### Prompt:
Pick out all lines of the entries that include the word "scene" and copy them.

:::::

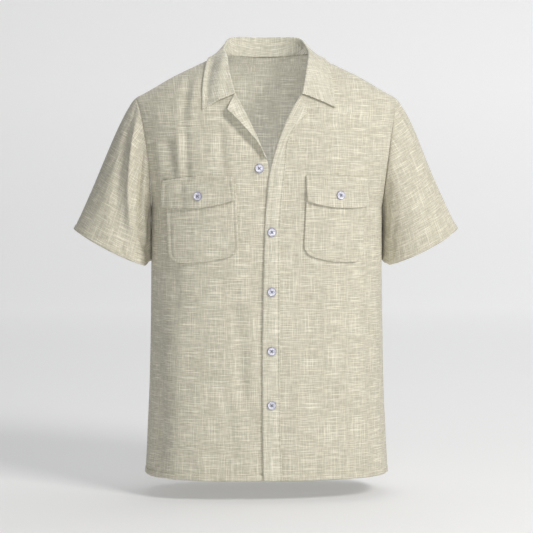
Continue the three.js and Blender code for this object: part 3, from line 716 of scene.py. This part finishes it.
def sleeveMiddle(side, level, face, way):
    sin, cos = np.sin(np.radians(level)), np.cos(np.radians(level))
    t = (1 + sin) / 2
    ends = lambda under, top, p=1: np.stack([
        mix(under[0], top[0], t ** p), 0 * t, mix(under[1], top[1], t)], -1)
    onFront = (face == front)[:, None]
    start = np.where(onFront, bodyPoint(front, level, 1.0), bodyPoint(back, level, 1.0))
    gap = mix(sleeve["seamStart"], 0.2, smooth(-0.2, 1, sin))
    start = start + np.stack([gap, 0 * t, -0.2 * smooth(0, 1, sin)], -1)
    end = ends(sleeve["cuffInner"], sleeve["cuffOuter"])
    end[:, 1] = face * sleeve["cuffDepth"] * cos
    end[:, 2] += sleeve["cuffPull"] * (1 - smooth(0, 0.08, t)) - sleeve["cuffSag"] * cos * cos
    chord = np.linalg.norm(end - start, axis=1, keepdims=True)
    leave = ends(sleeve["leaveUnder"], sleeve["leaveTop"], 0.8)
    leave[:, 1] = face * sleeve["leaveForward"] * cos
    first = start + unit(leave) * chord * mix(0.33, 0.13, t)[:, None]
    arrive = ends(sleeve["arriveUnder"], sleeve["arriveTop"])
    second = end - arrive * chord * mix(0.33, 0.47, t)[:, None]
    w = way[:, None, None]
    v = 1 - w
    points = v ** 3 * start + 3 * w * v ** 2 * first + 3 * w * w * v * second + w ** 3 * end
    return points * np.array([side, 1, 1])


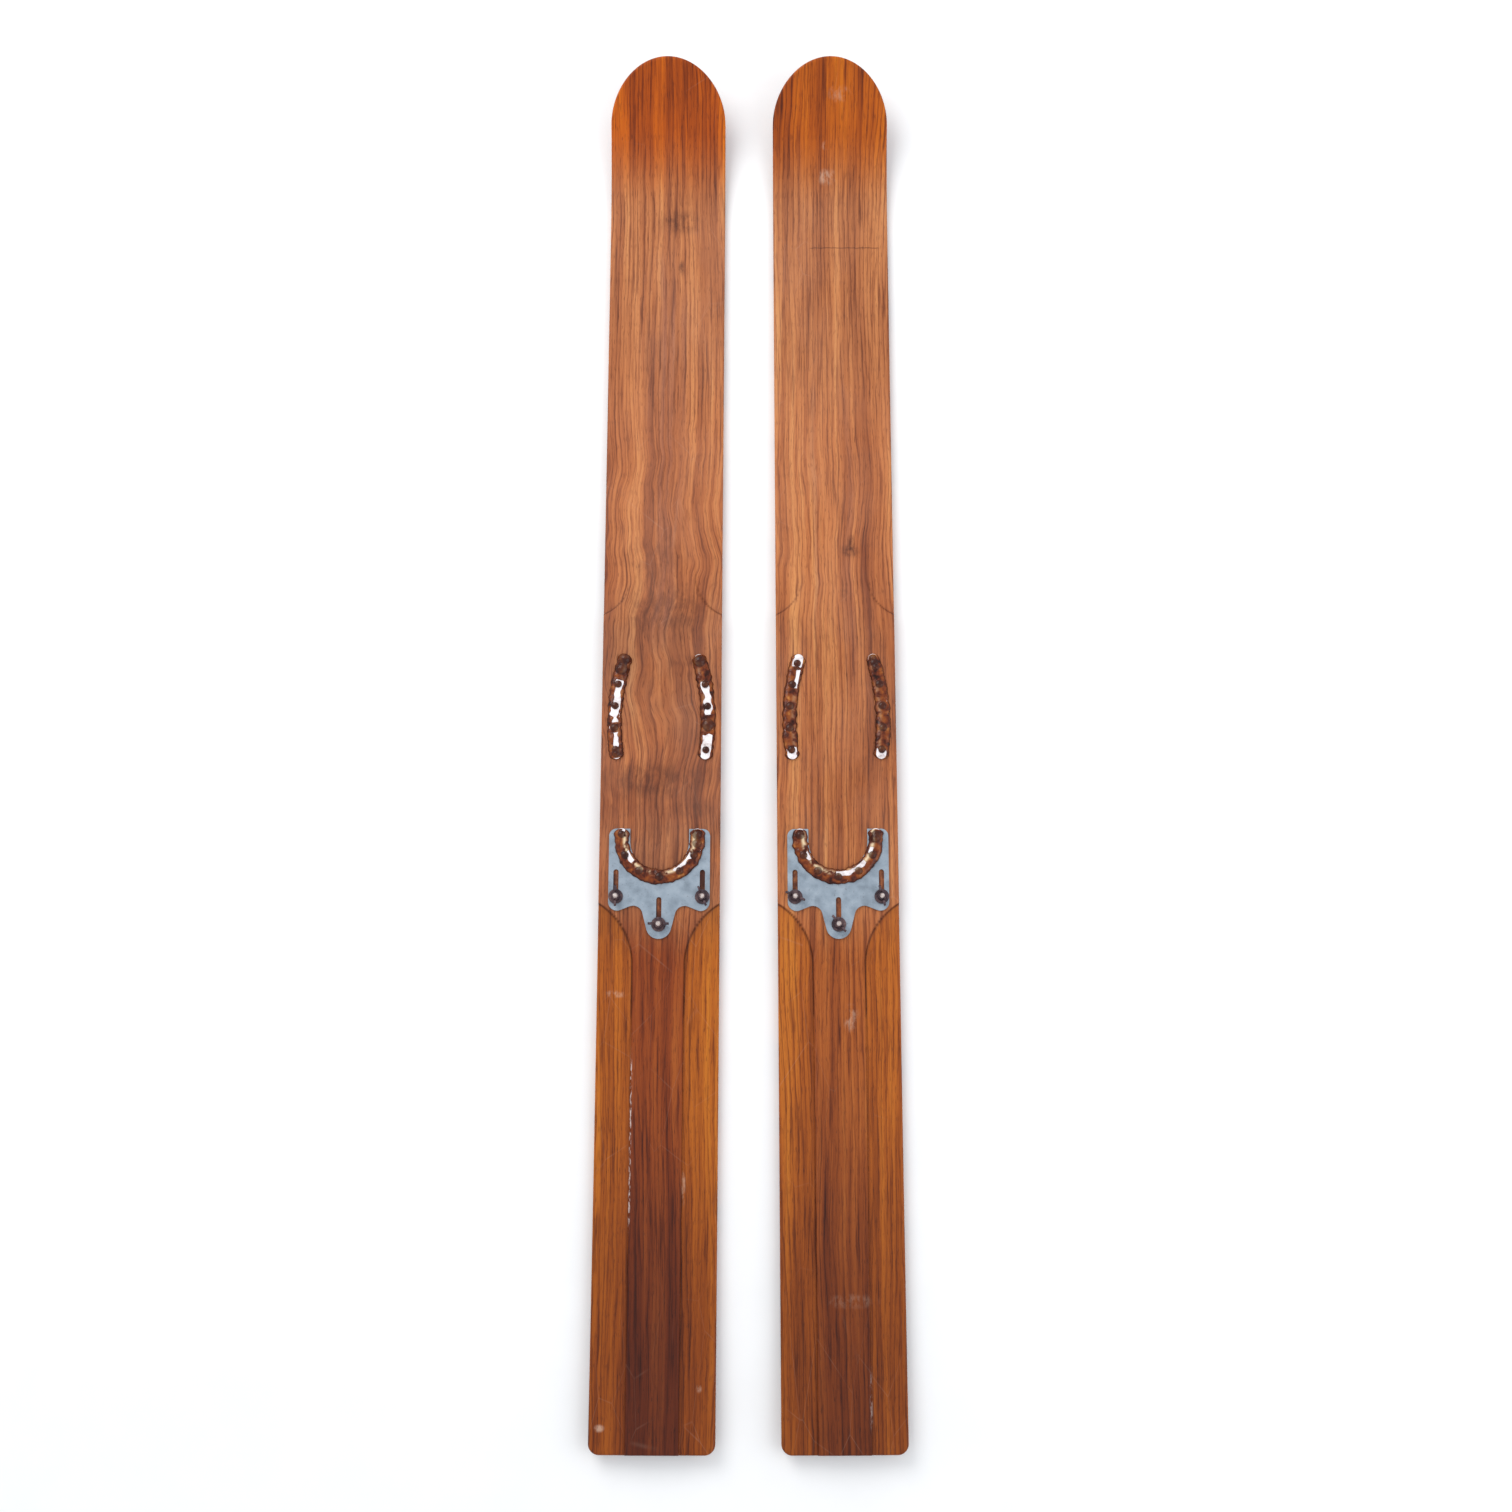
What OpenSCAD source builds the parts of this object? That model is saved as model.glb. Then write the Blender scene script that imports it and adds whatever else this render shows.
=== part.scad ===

:::::

### Solution for this task:
Continue the three.js and Blender code for this object: part 3, from line 716 of scene.py. This part finishes it.
What OpenSCAD source builds the parts of this object? That model is saved as model.glb. Then write the Blender scene script that imports it and adds whatever else this render shows.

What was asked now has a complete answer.